Bronx Students Develop App to Help their Neighborhood


Over the past few years, computer science programs across the country have tried drive home one clear message to young people: Coding is cool. Reporter Courtney Vinopal visited one Bronx high school as it prepared to give a major presentation on coding to the community. Here, students are developing apps to help their neighborhoods.

It’s a Thursday morning at the Bronx Academy of Software Engineering, or BASE. As the bell sounds, students file into the large brick building right around the corner from Fordham University, their voices echoing throughout the hallways.

((SOUND bell + students (0:11))

Inside, computer science teacher Jon Mannion is impressed by the features of an app his students are designing.

((Sound: Jon discussing app with Daniel and John) So there’s a geolocation part of it – are you serious? This is like a large, ambitious… (0:12)

Mannion’s students are preparing for Computer Science Education Week, when they will present their work to Bronx officials and tech leaders in the community.

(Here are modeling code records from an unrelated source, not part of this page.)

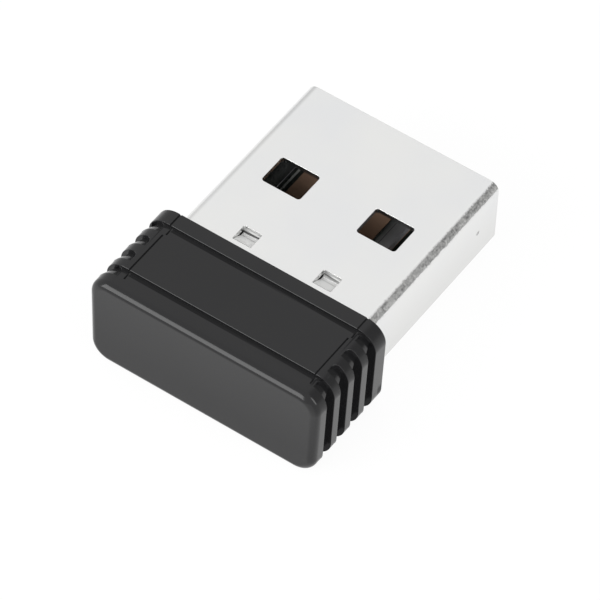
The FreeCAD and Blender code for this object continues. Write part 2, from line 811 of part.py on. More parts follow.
def make_all():
    """Every sub-part of the dongle, outside to inside."""
    parts = [
        make_housing(),
        make_plug_shell(),
        make_contact_carrier(),
        make_board_clamp(),
        make_circuit_board(),
        make_controller(),
        make_controller_leads(),
        make_board_lands(),
        make_component_solder(),
        make_shell_solder(),
    ]
    parts += make_fingers()
    for name in COMPONENTS:
        parts += make_component(name)
    return parts


def check_and_export(parts):
    """Stop on any failed feature or bad shape, then write one file a sub-part."""
    for item in doc.Objects:
        if "Invalid" in item.State or "Error" in item.State:
            raise RuntimeError("failed: " + item.Name)
    for part in parts:
        if part.Shape.isNull() or not part.Shape.isValid():
            raise RuntimeError("bad shape: " + part.Label)
    os.makedirs("parts", exist_ok=True)
    for part in parts:
        part.Shape.exportStep("parts/" + part.Label + ".step")
        box = part.Shape.BoundBox
        print("%-24s %2d solids %9.3f mm3  x %6.2f..%5.2f  y %6.2f..%5.2f  z %5.2f..%5.2f" % (
            part.Label, len(part.Shape.Solids), part.Shape.Volume,
            box.XMin, box.XMax, box.YMin, box.YMax, box.ZMin, box.ZMax))


doc.recompute()
check_and_export(make_all())
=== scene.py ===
# %% [markdown]
# # A nano mouse jiggler, dressed for its portrait
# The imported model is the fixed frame: it says where every piece is and how big it is.
# Everything here is built round it in the same coordinates, so nothing has to be fitted.
# The origin is where the plug's axis meets the shoulder of the black cap; +Y runs along
# the plug to its tip and +Z is up. We load the frame first and note its box, because the
# finished look has to stay inside it.

# %% Load the frame
import bmesh
import bpy
import math
from mathutils import Matrix, Vector


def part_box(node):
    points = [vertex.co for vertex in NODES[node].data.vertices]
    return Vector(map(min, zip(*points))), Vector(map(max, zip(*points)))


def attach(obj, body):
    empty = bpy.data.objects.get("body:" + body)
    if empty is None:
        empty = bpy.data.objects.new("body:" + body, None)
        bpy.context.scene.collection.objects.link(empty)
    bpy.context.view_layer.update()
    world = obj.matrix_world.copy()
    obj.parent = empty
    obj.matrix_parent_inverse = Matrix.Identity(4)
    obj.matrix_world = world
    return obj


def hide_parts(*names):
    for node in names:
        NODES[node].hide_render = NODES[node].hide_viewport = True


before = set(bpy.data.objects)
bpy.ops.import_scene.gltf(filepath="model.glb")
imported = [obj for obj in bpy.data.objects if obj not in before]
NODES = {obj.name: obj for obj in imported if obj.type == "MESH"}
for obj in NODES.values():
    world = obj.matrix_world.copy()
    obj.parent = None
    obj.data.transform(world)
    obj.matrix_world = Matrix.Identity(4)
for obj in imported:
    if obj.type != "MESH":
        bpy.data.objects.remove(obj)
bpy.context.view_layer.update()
print("nodes in the frame:", ", ".join(sorted(NODES)))

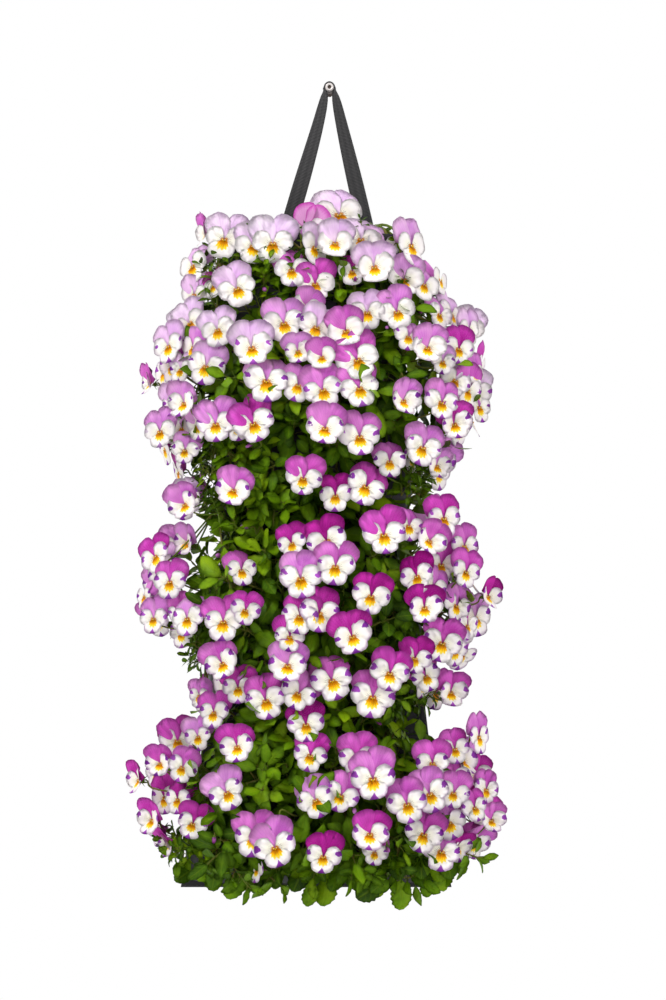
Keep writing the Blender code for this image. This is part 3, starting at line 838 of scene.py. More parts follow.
class Crowd:
    """Places that keep their distance from each other."""

    def __init__(self):
        self.places = np.empty((0, 3))

    def admits(self, point, distance):
        if len(self.places) and np.linalg.norm(self.places - np.array(point), axis=1).min() < distance:
            return False
        self.places = np.vstack((self.places, point))
        return True


print("clearings:", len(CLEARINGS))

# %% [markdown]
# ## Where the shoots go
#
# Some shoots have a place that follows from the pouch. Two rows of upright ones fill each pocket's mouth,
# and small bright ones stand in front of the highest pocket, where little else hides it.

# %% Shoots at the mouths
MOUTH_ROWS = (-0.053, -0.082)  # y of the two rows along a mouth
MOUTH_LEAN, ROW_LEAN = 0.25, 15.0  # how far shoots lean out, and how much more the front row does
FULL_MOUTH, TOP_MOUTH = (8, 1.0), (10, 0.36)  # how many shoots grow along a mouth, and their size
MOUTH_DEPTH = 0.004  # from the rim down to where they start
# Small shoots in front of the highest pocket: place in mm, and size.
SMALL_SHOOTS = (
    (-76, -86, -200, 0.46), (-61, -90, -196, 0.46), (-49, -92, -208, 0.44),
    (-66, -92, -217, 0.46), (-88, -78, -192, 0.4), (-104, -66, -196, 0.42),
    (-36, -94, -220, 0.44), (4, -96, -200, 0.38), (58, -88, -216, 0.44),
)


def shoot_variant(chance, plain=False):
    return int(SHOOT_TEMPLATES + chance.integers(PLAIN_SHOOTS) if plain else chance.integers(SHOOT_TEMPLATES))


def metres(x, y, z):
    """A place that is written down in millimetres."""
    return Vector((x / 1000, y / 1000, z / 1000))


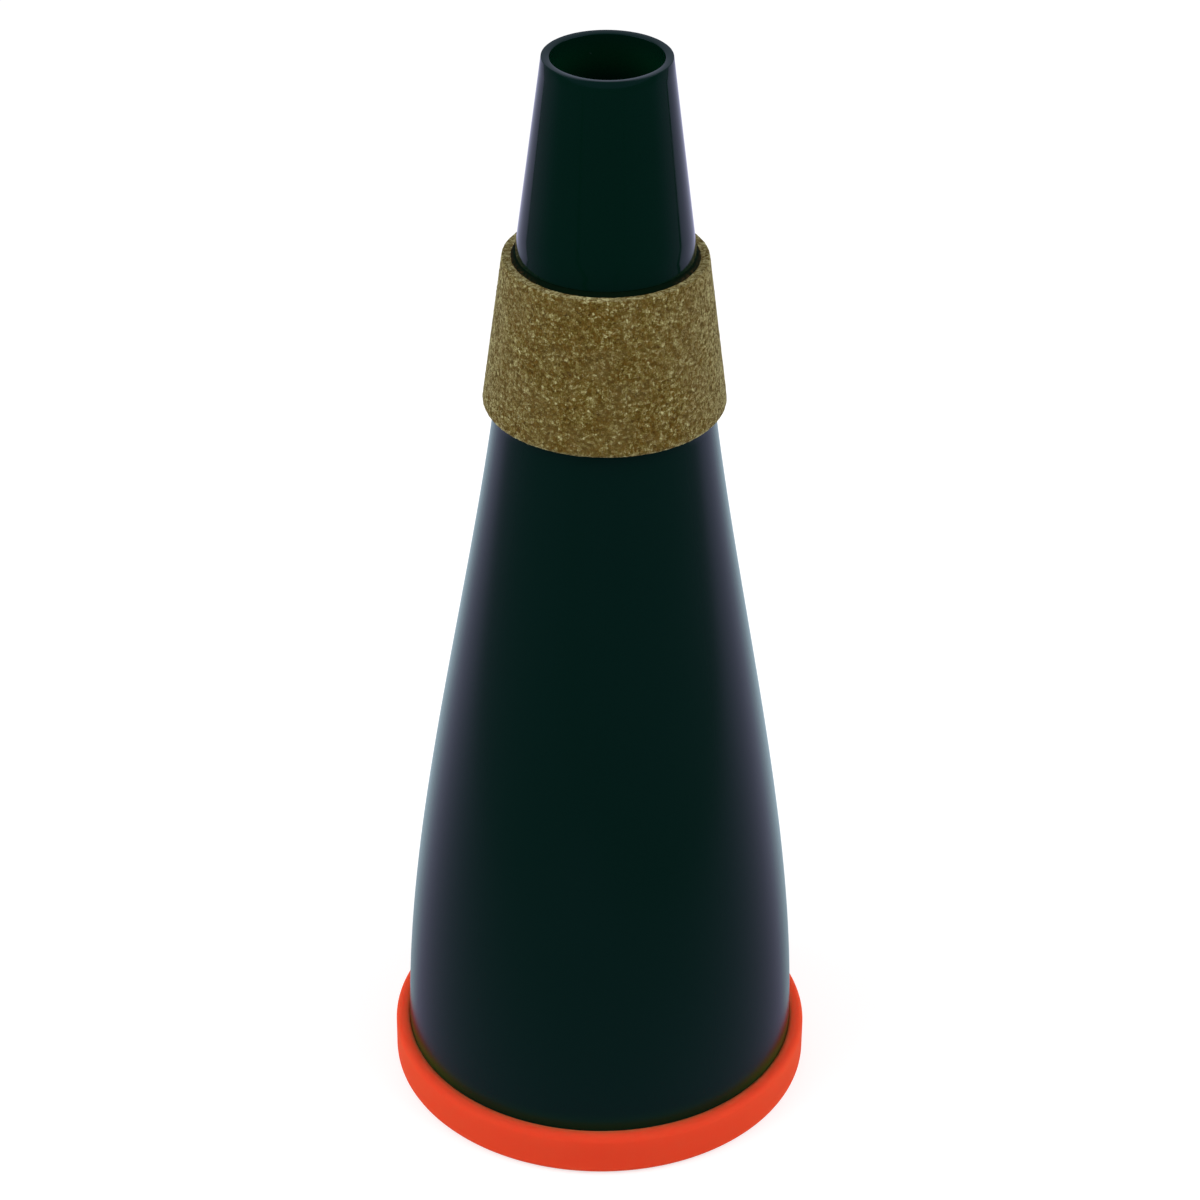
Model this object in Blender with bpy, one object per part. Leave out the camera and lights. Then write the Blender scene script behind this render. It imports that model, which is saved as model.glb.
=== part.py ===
"""Trumpet practice mute: a moulded black cone with a cork collar, a soft red foot ring and a damped,
baffled air chamber that leaks through one narrow tube. Metres, +Z up, standing on its foot at z = 0."""

import math

import bmesh
import bpy

MM = 0.001

# Clearance between touching pieces
GAP = 0.3 * MM

# Outside of the black body: a cubic flare from the base up to the foot of a straight cone
LIP_HEIGHT = 7.6 * MM            # top of the red ring, where the black body comes into view
BODY_LENGTH = 170.0 * MM         # black body above the red ring, up to the open end
BODY_RADIUS = 31.53 * MM         # body radius at the red ring
BODY_BASE_SLOPE = -0.0078        # change of radius with height at the red ring
CONE_FOOT_ABOVE_LIP = 115.5 * MM
CONE_FOOT_RADIUS = 16.36 * MM
TIP_RADIUS = 9.47 * MM           # outer radius of the open end
BODY_WALL = 2.0 * MM
TIP_WALL = 1.2 * MM
TIP_EDGE_ROUND = 0.3 * MM

# Cork collar, round the foot of the cone
CORK_BELOW_CONE = 0.8 * MM       # how far the cork reaches below the cone's foot
CORK_LENGTH = 24.0 * MM
CORK_FOOT_WALL = 1.31 * MM
CORK_TOP_WALL = 1.36 * MM
CORK_FOOT_ROUND = 0.75 * MM
CORK_TOP_ROUND = 0.15 * MM
CORK_LAND = 0.18 * MM            # how far the cork's seat stands proud of the cone

# Joint of the neck tube and the body, inside the cork
COLLAR_ABOVE_CORK = 0.6 * MM     # height of the neck's shoulder above the cork
COLLAR_CHAMFER = 0.3 * MM        # height of the chamfer on the body's collar
SOCKET_DEPTH = 12.0 * MM
SHOULDER_WIDTH = 1.35 * MM
SPIGOT_WALL = 1.3 * MM

# Soft foot ring
RING_WALL = 1.97 * MM
RING_FLOOR = 1.9 * MM
RING_FLOOR_WIDTH = 5.3 * MM      # how far the floor turns in under the base plate
RING_LIP_ROUND = 1.1 * MM
RING_FOOT_ROUND = 1.6 * MM
RING_BORE_ROUND = 0.8 * MM

# Base plate, pressed up into the body's open end
PLATE_THICKNESS = 2.1 * MM
PLATE_FLANGE = 1.0 * MM          # how far the plate's flange reaches into the body's wall
PLATE_SKIRT_HEIGHT = 6.3 * MM
PLATE_SKIRT_WALL = 1.1 * MM      # skirt's wall behind the seal's groove
SEAL_THICKNESS = 1.4 * MM

# Vent tube and its grommet, on the axis
TUBE_RADIUS = 3.0 * MM
TUBE_BORE_RADIUS = 1.8 * MM
TUBE_RECESS = 0.3 * MM           # how far the tube's mouth lies inside the grommet
TUBE_ABOVE_BAFFLE = 14.0 * MM
TUBE_COLLAR_RADIUS = 5.2 * MM
TUBE_COLLAR_HEIGHT = 1.2 * MM
GROMMET_NECK_WALL = 1.2 * MM
GROMMET_FLANGE = 1.9 * MM
GROMMET_FLANGE_HEIGHT = 1.2 * MM

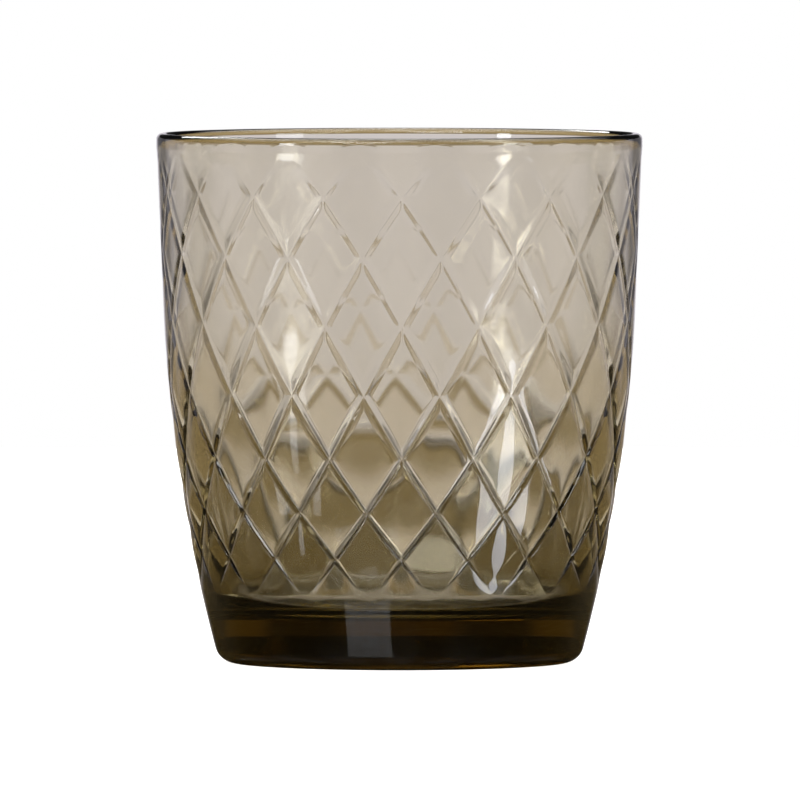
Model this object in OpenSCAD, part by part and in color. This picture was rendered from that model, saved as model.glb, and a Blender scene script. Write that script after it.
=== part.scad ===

Daniel Pepin is a senior at BASE. He’s part of the first class that will graduate from this Computer and Technical Education school, which opened in 2013. Pepin’s app will connect Bronx residents seeking medical treatment with hospitals and health resources.

PEPIN 1: Our app helps identify certain problems that people are having health-wise. It allows them to identify where to go and how long it might take in certain emergency rooms. (0:14)

The Bronx faces significant health challenges, with higher rates of asthma, heart disease, and diabetes than the national average. Pepin and his classmates can develop apps that focus on issues like these because they have spent the past three years learning computer languages. Teacher Jon Mannion explains.

MANNION 1: Last year we had a student learn about 5 languages…JavaScript, Query, C++, Java. AS (0:08)

Manion is the workplace coordinator at BASE. He says many of his students are from low-income or immigrant backgrounds. Knowing how to code puts them ahead of many of their peers, and even other adults, in the workforce.

MANNION 2: With technology, there’s a huge market for jobs. (0:04)

Mannion can see some of these kids getting a job right out of high school, earning some money, and then going to college.

MANNION 3: Some extra years of maturity and perhaps learning, I think would be a great idea for many of our youngsters. (0:08)

Coding has the potential to take these students anywhere. But for now, they are focused on their own community. Shadman Chowdury, a sophomore at BASE, has been working on a fitness tracker since July. His app is called hashtag #Not62. That’s because the Bronx was named the 62nd least healthy county in New York last year. Chowdury’s app counts Bronx users’ total number of steps. The idea is to encourage borough residents to get fit together.

CHOWDURY 1: We’re going to add up the steps how many people total goes. We’re trying to build an app to make the Bronx a healthy place to live. (0:08)

Chowdury is from Bangladesh, and he moved to the Bronx less than two years ago. Nevertheless, he’s invested in the issues that affect his new hometown. Shamar Dacosta grew up in the Bronx. Last January, he and three other students developed an app to monitor police brutality called Protect and Swerve. It allows users to record videos of police encounters and upload them directly to the app.

DACOSTA 1: We go through these problems everyday…and we go to a school that teaches us to build apps to solve the problems, so it feels great to do that. (0:08)

BASE students are busy problem solving in the days leading up to their presentation to Bronx officials. Rodolpho Gonzalez, another BASE senior in Mannion’s class, doesn’t mind putting in extra time to finish projects – that’s what learning is all about.

GONZALEZ 1: Learning should be, like, an experience you pursue because you yourself want to. It should be something you’re passionate about. (0:13)

He says that’s why they’re at the school in the first place.

Courtney Vinopal, Columbia Radio News.